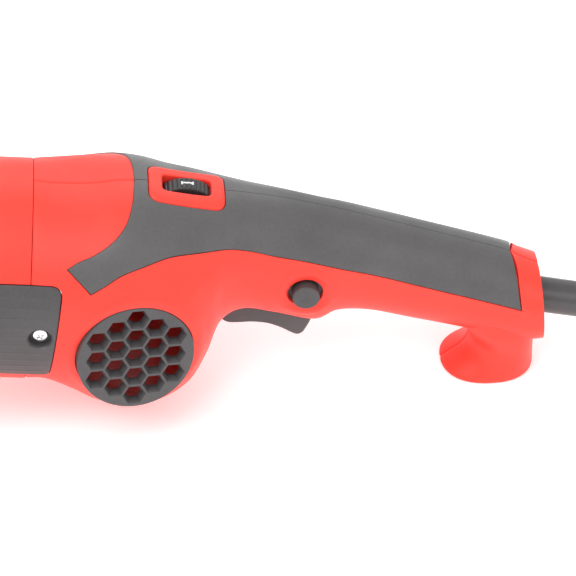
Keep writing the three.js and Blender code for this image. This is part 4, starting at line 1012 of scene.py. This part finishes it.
wheel = rounded([(-DIAL_WIDTH / 2, 3.3), (-DIAL_WIDTH / 2, DIAL_R), (DIAL_WIDTH / 2, DIAL_R),
                 (DIAL_WIDTH / 2, 3.3)], [0, 0.9, 0.9, 0], 8)
wheel = np.concatenate([wheel, [(DIAL_WIDTH / 2, 3.3), (-DIAL_WIDTH / 2, 3.3)]])[:-1]
dial_grid = lathe(wheel, "y", (DIAL_X, 0, DIAL_Z), 504, knurl)
speed_dial = form("thumb_wheel", dial_grid, 50, loop=True)
stand_in(speed_dial, "speed_dial", "speed_dial")


def strip_on_wheel(angle0, half_angle, half_width):
    """A thin mark on the wheel's rim: a small curved plate between two radii."""
    a = angle0 + np.linspace(-half_angle, half_angle, 9)
    ring = np.array([(-half_width, DIAL_R - 0.7), (half_width, DIAL_R - 0.7),
                     (half_width, DIAL_R + 0.06), (-half_width, DIAL_R + 0.06)])
    x = DIAL_X + ring[None, :, 1] * np.sin(a)[:, None]
    z = DIAL_Z + ring[None, :, 1] * np.cos(a)[:, None]
    return np.stack([x, np.broadcast_to(ring[None, :, 0], x.shape), z], -1)


marks = [strip_on_wheel(0.02, 0.155, 0.42), strip_on_wheel(-0.14, 0.022, 0.95),
         strip_on_wheel(0.18, 0.022, 0.95)]
dial_marks = several("wheel_marks", marks)
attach(dial_marks, "speed_dial")
print("dial and marks made")

# %% Trigger
TRIGGER_PIVOT = (251.5, -7)
TRIGGER = [(249, -10), (249, -19), (252, -20.8), (256, -20.7), (263, -19.8), (270, -20.3),
           (276, -22.5), (281, -25.3), (284, -26.6), (286.6, -25.2), (289.4, -17.8), (290, -9),
           (285, -5.8), (256, -4.8), (251, -5.5)]
trigger = form("trigger_lever", prism(outline_points(TRIGGER, 2.2, 240), -TRIGGER_WIDTH / 2,
                                      TRIGGER_WIDTH / 2, 1.6, 8), 50)
carve(trigger, [rod_y("pin hole", 2.05, -20, 20, *TRIGGER_PIVOT)], smooth=40)
stand_in(trigger, "trigger", "trigger")

# %% Lock button
face = BUTTON[1] - 2.4
cap = rounded([(face + 0.15, 0), (face, 5.0), (face + 0.1, 6.0), (face + 6.2, 6.0), (face + 6.2, 8.6),
               (face + 7.6, 8.6), (face + 7.6, 0)], [0, 0.6, 0.9, 0.2, 0.2, 0.2, 0], 8)
lock_button = form("lock_button_cap", lathe(cap, "y", (BUTTON[0], 0, BUTTON[2]), 96))
stand_in(lock_button, "lock_button", "lock_button")

# %% Cord guard
GUARD_R, GUARD_LENGTH = 8.1, 52.0
sleeve = rounded([(-22, 0), (-22, 4.6), (-14.8, 4.6), (-14.8, 10.5), (-11.6, 10.5), (-11.6, GUARD_R),
                  (8, GUARD_R), (28.6, GUARD_R * 0.98), (41.6, GUARD_R * 0.85), (GUARD_LENGTH - 0.4, 5.5),
                  (GUARD_LENGTH, 3.9), (GUARD_LENGTH, 0)],
                 [0, .5, .2, .5, .5, .3, 8, 8, 8, .8, .3, 0], 9)
cord_guard = form("cord_guard_sleeve", on_guard(lathe(sleeve, "x", sides=96)))
stand_in(cord_guard, "housing", "cord_guard")
print("controls and guard made")

# %% [markdown]
# The front half of the machine: the motor housing is a lathe ring with shallow cooling ribs ahead,
# and the gear head is three turned solids joined into one casting. A fine remesh and a few
# smoothing passes give that casting the soft fillets that sand casting leaves.

# %% Motor housing
BODY_FRONT = 46.0
INNER_R = BODY_R - 3.2
tube_profile = [(BODY_FRONT + 0.3, INNER_R), (BODY_FRONT + 0.3, BODY_R - 0.2), (52, BODY_R),
                (56, BODY_R), (56.6, BODY_R - 0.9), (58.4, BODY_R - 0.9), (59, BODY_R),
                (SEAM_X - 0.2, BODY_R), (SEAM_X - 0.2, INNER_R)]
tube_profile = rounded(tube_profile, [0, 0.8, 1, .3, .3, .3, .3, 0.5, 0], 6)
motor_housing = form("motor_housing_skin", lathe(tube_profile, "x", sides=256), loop=True)
for right in (False, True):
    carve(motor_housing, [pocket_tool("cover pocket", right)])
    carve(motor_housing, [cup_hole(right)])
soften(motor_housing, 35)
stand_in(motor_housing, "housing", "motor_housing")

# %% Gear head casting
HEAD_R, HEAD_TOP, HEAD_BOTTOM = 40.0, 21.0, -24.0
LOOP_HALF = 62.0
head = rounded([(HEAD_BOTTOM, 0), (HEAD_BOTTOM, HEAD_R), (HEAD_TOP - 8, HEAD_R), (HEAD_TOP, HEAD_R - 9),
                (HEAD_TOP, 0)], [0, 1, 7, 8, 0], 9)
barrel = rounded([(4, 0), (4, 34), (37, 35), (37, BODY_R - 1), (BODY_FRONT, BODY_R - 1),
                  (BODY_FRONT, 0)], [0, 0, 0, 1.5, .6, 0], 6)
ears = rounded([(-LOOP_HALF + 18, 0), (-LOOP_HALF + 18, 11), (LOOP_HALF - 18, 11),
                (LOOP_HALF - 18, 0)], [0, 1, 1, 0], 5)
casting = form("gear_head_casting", lathe(head, "z", sides=160))
barrel_piece = form("barrel", lathe(barrel, "x", sides=160))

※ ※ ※

▶ **What the task requires**
Give the listing again, word for word.

▶ **Solution for this task**
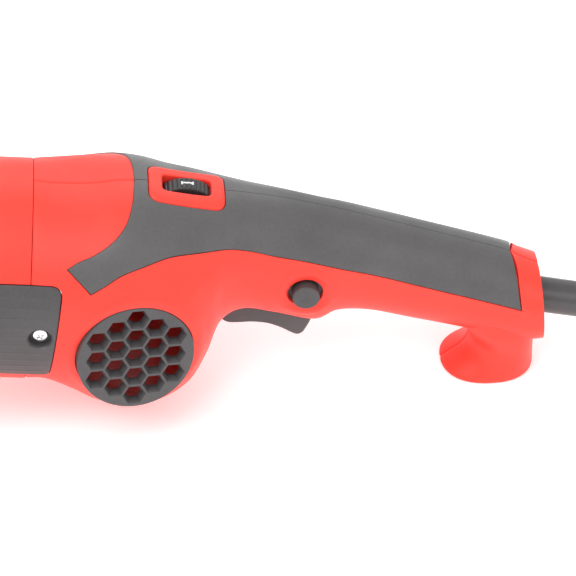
Keep writing the three.js and Blender code for this image. This is part 4, starting at line 1012 of scene.py. This part finishes it.
wheel = rounded([(-DIAL_WIDTH / 2, 3.3), (-DIAL_WIDTH / 2, DIAL_R), (DIAL_WIDTH / 2, DIAL_R),
                 (DIAL_WIDTH / 2, 3.3)], [0, 0.9, 0.9, 0], 8)
wheel = np.concatenate([wheel, [(DIAL_WIDTH / 2, 3.3), (-DIAL_WIDTH / 2, 3.3)]])[:-1]
dial_grid = lathe(wheel, "y", (DIAL_X, 0, DIAL_Z), 504, knurl)
speed_dial = form("thumb_wheel", dial_grid, 50, loop=True)
stand_in(speed_dial, "speed_dial", "speed_dial")


def strip_on_wheel(angle0, half_angle, half_width):
    """A thin mark on the wheel's rim: a small curved plate between two radii."""
    a = angle0 + np.linspace(-half_angle, half_angle, 9)
    ring = np.array([(-half_width, DIAL_R - 0.7), (half_width, DIAL_R - 0.7),
                     (half_width, DIAL_R + 0.06), (-half_width, DIAL_R + 0.06)])
    x = DIAL_X + ring[None, :, 1] * np.sin(a)[:, None]
    z = DIAL_Z + ring[None, :, 1] * np.cos(a)[:, None]
    return np.stack([x, np.broadcast_to(ring[None, :, 0], x.shape), z], -1)


marks = [strip_on_wheel(0.02, 0.155, 0.42), strip_on_wheel(-0.14, 0.022, 0.95),
         strip_on_wheel(0.18, 0.022, 0.95)]
dial_marks = several("wheel_marks", marks)
attach(dial_marks, "speed_dial")
print("dial and marks made")

# %% Trigger
TRIGGER_PIVOT = (251.5, -7)
TRIGGER = [(249, -10), (249, -19), (252, -20.8), (256, -20.7), (263, -19.8), (270, -20.3),
           (276, -22.5), (281, -25.3), (284, -26.6), (286.6, -25.2), (289.4, -17.8), (290, -9),
           (285, -5.8), (256, -4.8), (251, -5.5)]
trigger = form("trigger_lever", prism(outline_points(TRIGGER, 2.2, 240), -TRIGGER_WIDTH / 2,
                                      TRIGGER_WIDTH / 2, 1.6, 8), 50)
carve(trigger, [rod_y("pin hole", 2.05, -20, 20, *TRIGGER_PIVOT)], smooth=40)
stand_in(trigger, "trigger", "trigger")

# %% Lock button
face = BUTTON[1] - 2.4
cap = rounded([(face + 0.15, 0), (face, 5.0), (face + 0.1, 6.0), (face + 6.2, 6.0), (face + 6.2, 8.6),
               (face + 7.6, 8.6), (face + 7.6, 0)], [0, 0.6, 0.9, 0.2, 0.2, 0.2, 0], 8)
lock_button = form("lock_button_cap", lathe(cap, "y", (BUTTON[0], 0, BUTTON[2]), 96))
stand_in(lock_button, "lock_button", "lock_button")

# %% Cord guard
GUARD_R, GUARD_LENGTH = 8.1, 52.0
sleeve = rounded([(-22, 0), (-22, 4.6), (-14.8, 4.6), (-14.8, 10.5), (-11.6, 10.5), (-11.6, GUARD_R),
                  (8, GUARD_R), (28.6, GUARD_R * 0.98), (41.6, GUARD_R * 0.85), (GUARD_LENGTH - 0.4, 5.5),
                  (GUARD_LENGTH, 3.9), (GUARD_LENGTH, 0)],
                 [0, .5, .2, .5, .5, .3, 8, 8, 8, .8, .3, 0], 9)
cord_guard = form("cord_guard_sleeve", on_guard(lathe(sleeve, "x", sides=96)))
stand_in(cord_guard, "housing", "cord_guard")
print("controls and guard made")

# %% [markdown]
# The front half of the machine: the motor housing is a lathe ring with shallow cooling ribs ahead,
# and the gear head is three turned solids joined into one casting. A fine remesh and a few
# smoothing passes give that casting the soft fillets that sand casting leaves.

# %% Motor housing
BODY_FRONT = 46.0
INNER_R = BODY_R - 3.2
tube_profile = [(BODY_FRONT + 0.3, INNER_R), (BODY_FRONT + 0.3, BODY_R - 0.2), (52, BODY_R),
                (56, BODY_R), (56.6, BODY_R - 0.9), (58.4, BODY_R - 0.9), (59, BODY_R),
                (SEAM_X - 0.2, BODY_R), (SEAM_X - 0.2, INNER_R)]
tube_profile = rounded(tube_profile, [0, 0.8, 1, .3, .3, .3, .3, 0.5, 0], 6)
motor_housing = form("motor_housing_skin", lathe(tube_profile, "x", sides=256), loop=True)
for right in (False, True):
    carve(motor_housing, [pocket_tool("cover pocket", right)])
    carve(motor_housing, [cup_hole(right)])
soften(motor_housing, 35)
stand_in(motor_housing, "housing", "motor_housing")

# %% Gear head casting
HEAD_R, HEAD_TOP, HEAD_BOTTOM = 40.0, 21.0, -24.0
LOOP_HALF = 62.0
head = rounded([(HEAD_BOTTOM, 0), (HEAD_BOTTOM, HEAD_R), (HEAD_TOP - 8, HEAD_R), (HEAD_TOP, HEAD_R - 9),
                (HEAD_TOP, 0)], [0, 1, 7, 8, 0], 9)
barrel = rounded([(4, 0), (4, 34), (37, 35), (37, BODY_R - 1), (BODY_FRONT, BODY_R - 1),
                  (BODY_FRONT, 0)], [0, 0, 0, 1.5, .6, 0], 6)
ears = rounded([(-LOOP_HALF + 18, 0), (-LOOP_HALF + 18, 11), (LOOP_HALF - 18, 11),
                (LOOP_HALF - 18, 0)], [0, 1, 1, 0], 5)
casting = form("gear_head_casting", lathe(head, "z", sides=160))
barrel_piece = form("barrel", lathe(barrel, "x", sides=160))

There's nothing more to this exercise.